Your task is to quote, unchanged, only the lines from the one with "# Left length" through the one with "bpy.data.objects.remove(obj)", both ends included.

::: Given material

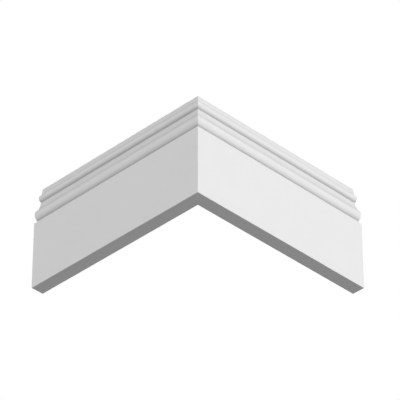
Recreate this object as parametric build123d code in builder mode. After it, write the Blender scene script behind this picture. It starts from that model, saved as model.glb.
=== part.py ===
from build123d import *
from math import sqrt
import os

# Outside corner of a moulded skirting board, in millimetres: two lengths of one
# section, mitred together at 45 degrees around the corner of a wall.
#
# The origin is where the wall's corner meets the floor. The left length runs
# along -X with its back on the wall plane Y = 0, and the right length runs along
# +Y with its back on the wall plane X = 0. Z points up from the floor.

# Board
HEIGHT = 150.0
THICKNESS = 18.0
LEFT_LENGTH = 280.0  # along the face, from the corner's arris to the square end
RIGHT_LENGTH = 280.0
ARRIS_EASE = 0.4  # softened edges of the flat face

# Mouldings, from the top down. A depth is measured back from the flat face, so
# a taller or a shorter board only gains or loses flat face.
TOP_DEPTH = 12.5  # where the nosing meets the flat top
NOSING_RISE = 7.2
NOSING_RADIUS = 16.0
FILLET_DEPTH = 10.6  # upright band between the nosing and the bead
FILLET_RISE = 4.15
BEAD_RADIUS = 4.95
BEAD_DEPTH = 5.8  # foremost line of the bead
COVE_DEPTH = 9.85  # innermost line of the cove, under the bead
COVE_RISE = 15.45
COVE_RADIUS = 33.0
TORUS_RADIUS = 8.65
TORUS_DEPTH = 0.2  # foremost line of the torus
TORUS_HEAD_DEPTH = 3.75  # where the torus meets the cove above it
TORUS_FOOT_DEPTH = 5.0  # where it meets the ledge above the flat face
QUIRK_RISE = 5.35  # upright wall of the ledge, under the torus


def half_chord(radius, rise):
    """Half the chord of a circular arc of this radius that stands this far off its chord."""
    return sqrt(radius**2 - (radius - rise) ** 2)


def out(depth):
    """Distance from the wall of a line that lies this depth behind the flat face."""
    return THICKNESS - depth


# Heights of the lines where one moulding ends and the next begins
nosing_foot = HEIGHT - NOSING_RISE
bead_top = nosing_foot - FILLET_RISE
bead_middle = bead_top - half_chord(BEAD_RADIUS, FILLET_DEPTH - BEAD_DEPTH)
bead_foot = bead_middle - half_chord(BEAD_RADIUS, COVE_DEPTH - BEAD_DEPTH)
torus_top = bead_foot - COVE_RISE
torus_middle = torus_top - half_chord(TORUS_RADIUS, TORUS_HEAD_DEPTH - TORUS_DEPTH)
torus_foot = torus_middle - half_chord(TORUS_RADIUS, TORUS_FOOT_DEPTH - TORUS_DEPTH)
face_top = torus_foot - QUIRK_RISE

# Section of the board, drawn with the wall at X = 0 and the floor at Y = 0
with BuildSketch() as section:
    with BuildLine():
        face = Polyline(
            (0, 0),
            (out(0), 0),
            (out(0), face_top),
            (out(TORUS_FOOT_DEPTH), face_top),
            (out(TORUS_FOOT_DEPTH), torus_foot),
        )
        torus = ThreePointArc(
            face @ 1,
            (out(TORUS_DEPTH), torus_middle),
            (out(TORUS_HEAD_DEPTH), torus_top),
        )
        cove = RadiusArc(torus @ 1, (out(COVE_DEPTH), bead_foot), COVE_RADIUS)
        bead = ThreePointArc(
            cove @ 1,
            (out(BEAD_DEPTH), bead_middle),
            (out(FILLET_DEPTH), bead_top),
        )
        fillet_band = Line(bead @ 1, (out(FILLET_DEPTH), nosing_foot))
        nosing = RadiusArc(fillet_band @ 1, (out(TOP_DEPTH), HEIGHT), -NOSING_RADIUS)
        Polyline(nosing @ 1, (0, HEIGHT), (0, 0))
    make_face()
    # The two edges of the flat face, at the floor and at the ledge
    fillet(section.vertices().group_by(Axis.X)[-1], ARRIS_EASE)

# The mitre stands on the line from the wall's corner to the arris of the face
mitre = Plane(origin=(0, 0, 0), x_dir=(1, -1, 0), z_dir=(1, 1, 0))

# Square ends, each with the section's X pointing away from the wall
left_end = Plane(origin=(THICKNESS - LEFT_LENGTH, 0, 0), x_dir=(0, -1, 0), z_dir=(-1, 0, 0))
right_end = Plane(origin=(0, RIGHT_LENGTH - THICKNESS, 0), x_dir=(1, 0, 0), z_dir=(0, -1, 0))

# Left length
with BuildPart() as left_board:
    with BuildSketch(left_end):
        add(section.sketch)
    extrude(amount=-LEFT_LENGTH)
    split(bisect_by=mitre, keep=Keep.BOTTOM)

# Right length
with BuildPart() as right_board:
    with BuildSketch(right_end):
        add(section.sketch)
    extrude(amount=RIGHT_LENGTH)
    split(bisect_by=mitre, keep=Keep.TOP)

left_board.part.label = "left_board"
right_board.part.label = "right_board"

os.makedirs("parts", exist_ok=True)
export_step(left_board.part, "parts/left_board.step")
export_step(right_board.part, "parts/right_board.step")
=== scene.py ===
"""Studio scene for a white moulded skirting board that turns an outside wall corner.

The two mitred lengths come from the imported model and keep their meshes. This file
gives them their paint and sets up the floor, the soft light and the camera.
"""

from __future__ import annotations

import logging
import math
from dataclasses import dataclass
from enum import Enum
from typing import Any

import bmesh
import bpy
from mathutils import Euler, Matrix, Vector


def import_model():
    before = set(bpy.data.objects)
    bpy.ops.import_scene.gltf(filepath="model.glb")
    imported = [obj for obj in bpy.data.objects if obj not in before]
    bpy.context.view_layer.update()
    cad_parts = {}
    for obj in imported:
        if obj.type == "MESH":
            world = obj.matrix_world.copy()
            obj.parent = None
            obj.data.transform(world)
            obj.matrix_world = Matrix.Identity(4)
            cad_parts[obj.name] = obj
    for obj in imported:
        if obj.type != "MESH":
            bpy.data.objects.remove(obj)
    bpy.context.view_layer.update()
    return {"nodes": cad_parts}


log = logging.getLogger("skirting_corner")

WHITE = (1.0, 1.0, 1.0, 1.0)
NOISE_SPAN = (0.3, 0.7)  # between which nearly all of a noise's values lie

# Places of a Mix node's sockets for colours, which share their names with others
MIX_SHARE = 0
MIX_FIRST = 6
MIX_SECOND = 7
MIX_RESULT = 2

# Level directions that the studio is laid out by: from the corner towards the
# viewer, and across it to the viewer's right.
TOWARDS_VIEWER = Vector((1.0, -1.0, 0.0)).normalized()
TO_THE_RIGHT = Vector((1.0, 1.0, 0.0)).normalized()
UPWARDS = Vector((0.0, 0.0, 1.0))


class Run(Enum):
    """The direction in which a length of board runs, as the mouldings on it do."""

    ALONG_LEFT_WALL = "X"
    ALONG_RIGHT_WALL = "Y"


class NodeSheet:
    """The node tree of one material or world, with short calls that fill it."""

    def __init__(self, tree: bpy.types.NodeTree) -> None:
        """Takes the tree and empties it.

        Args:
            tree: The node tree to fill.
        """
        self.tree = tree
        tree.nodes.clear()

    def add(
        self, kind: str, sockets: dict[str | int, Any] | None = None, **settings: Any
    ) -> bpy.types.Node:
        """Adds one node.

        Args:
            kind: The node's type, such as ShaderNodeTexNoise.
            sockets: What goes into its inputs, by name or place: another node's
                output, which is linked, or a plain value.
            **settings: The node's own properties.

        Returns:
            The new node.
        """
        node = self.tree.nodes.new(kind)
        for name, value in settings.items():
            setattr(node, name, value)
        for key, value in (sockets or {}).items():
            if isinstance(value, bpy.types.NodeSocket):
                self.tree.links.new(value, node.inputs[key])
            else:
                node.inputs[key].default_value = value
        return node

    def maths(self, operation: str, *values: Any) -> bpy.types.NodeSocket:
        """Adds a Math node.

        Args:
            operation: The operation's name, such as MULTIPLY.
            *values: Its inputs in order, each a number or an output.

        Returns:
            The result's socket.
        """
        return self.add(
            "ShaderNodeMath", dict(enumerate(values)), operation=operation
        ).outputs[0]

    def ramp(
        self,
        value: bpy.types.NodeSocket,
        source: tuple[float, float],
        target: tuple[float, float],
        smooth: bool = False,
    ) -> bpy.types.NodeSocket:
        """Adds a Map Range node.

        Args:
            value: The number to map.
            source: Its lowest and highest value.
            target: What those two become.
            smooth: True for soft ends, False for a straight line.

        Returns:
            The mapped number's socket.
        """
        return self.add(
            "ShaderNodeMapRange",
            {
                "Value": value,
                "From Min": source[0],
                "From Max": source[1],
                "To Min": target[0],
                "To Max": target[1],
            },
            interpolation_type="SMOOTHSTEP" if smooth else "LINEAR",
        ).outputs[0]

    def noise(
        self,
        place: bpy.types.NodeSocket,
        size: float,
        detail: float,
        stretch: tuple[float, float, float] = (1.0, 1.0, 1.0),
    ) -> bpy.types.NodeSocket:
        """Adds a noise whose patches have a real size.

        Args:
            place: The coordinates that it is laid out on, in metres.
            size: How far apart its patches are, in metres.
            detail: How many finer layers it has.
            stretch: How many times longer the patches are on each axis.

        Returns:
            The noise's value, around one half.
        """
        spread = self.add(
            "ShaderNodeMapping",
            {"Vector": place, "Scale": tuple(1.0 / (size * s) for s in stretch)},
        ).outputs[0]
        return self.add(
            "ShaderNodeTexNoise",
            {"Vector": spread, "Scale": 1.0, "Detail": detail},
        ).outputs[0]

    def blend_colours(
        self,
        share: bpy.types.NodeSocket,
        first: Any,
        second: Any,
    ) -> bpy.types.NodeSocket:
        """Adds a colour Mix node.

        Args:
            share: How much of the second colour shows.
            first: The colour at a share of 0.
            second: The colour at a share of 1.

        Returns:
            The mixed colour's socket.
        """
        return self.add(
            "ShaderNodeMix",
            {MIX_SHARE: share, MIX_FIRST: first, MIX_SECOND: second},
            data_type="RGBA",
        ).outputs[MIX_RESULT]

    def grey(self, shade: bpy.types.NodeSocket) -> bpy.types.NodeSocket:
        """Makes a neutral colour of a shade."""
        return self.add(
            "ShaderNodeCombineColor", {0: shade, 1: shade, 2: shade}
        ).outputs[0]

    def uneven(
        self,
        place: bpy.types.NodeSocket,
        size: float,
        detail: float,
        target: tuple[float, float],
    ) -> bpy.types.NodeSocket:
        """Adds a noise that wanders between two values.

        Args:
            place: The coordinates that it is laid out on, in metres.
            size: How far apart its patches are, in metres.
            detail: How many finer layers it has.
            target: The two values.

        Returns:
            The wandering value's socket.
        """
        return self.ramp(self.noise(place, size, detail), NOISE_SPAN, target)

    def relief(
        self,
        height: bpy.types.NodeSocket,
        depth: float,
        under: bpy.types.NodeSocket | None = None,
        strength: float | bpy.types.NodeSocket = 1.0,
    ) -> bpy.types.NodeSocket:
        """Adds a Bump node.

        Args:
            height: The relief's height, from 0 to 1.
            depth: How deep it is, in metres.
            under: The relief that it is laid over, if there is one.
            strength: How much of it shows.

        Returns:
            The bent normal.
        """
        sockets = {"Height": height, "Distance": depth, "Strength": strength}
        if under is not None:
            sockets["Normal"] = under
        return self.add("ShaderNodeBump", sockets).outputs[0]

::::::

*Completed task*.
# Left length
with BuildPart() as left_board:
    with BuildSketch(left_end):
        add(section.sketch)
    extrude(amount=-LEFT_LENGTH)
    split(bisect_by=mitre, keep=Keep.BOTTOM)

# Right length
with BuildPart() as right_board:
    with BuildSketch(right_end):
        add(section.sketch)
    extrude(amount=RIGHT_LENGTH)
    split(bisect_by=mitre, keep=Keep.TOP)

left_board.part.label = "left_board"
right_board.part.label = "right_board"

os.makedirs("parts", exist_ok=True)
export_step(left_board.part, "parts/left_board.step")
export_step(right_board.part, "parts/right_board.step")
=== scene.py ===
"""Studio scene for a white moulded skirting board that turns an outside wall corner.

The two mitred lengths come from the imported model and keep their meshes. This file
gives them their paint and sets up the floor, the soft light and the camera.
"""

from __future__ import annotations

import logging
import math
from dataclasses import dataclass
from enum import Enum
from typing import Any

import bmesh
import bpy
from mathutils import Euler, Matrix, Vector


def import_model():
    before = set(bpy.data.objects)
    bpy.ops.import_scene.gltf(filepath="model.glb")
    imported = [obj for obj in bpy.data.objects if obj not in before]
    bpy.context.view_layer.update()
    cad_parts = {}
    for obj in imported:
        if obj.type == "MESH":
            world = obj.matrix_world.copy()
            obj.parent = None
            obj.data.transform(world)
            obj.matrix_world = Matrix.Identity(4)
            cad_parts[obj.name] = obj
    for obj in imported:
        if obj.type != "MESH":
            bpy.data.objects.remove(obj)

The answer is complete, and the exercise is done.